Overcoming Common Deployment Challenges
Data quality presents the biggest obstacle for QA teams. Machine learning models need clean, well-labeled test results to make accurate predictions. Teams must standardize how they log test failures, track bug resolutions, and document code changes. Poor data leads to poor predictions.
Integration with existing tools requires careful planning. Most teams already use test frameworks, CI/CD pipelines, and bug trackers. The machine learning system needs to pull data from all these sources. Teams should start with basic integrations and add complexity gradually rather than attempt everything at once.
Model maintenance demands ongoing attention. QA engineers need to monitor prediction accuracy and retrain models as the application evolves. They should set up dashboards that show how often the model’s predictions match actual results. Retraining should happen monthly at a minimum or after major application updates.
Team skills present another barrier. Most QA professionals know testing but lack machine learning expertise. Organizations can address this through training programs or by adding data science support. The goal is to help QA staff understand model outputs and make informed decisions based on predictions.
Storage and compute costs can grow quickly. Test data from months or years of runs takes substantial disk space. Model training and real-time predictions require processing power.
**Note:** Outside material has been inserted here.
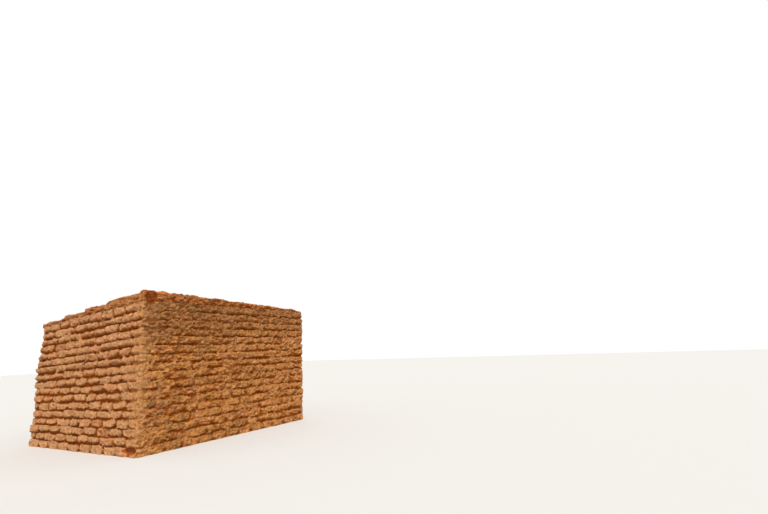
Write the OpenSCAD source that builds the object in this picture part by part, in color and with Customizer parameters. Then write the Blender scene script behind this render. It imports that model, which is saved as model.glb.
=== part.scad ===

Teams should archive old test data and use cloud resources that scale based on demand to control expenses.
Conclusion
Machine learning has transformed how QA teams approach test failures. These tools now analyze patterns in code changes, test history, and system behavior to spot problems before they affect users. Teams can prioritize tests based on risk, reduce wasted time on stable code, and respond faster to real issues.
The technology continues to improve as models learn from more data. QA professionals who adopt these methods gain better control over software quality and can focus their efforts where they matter most.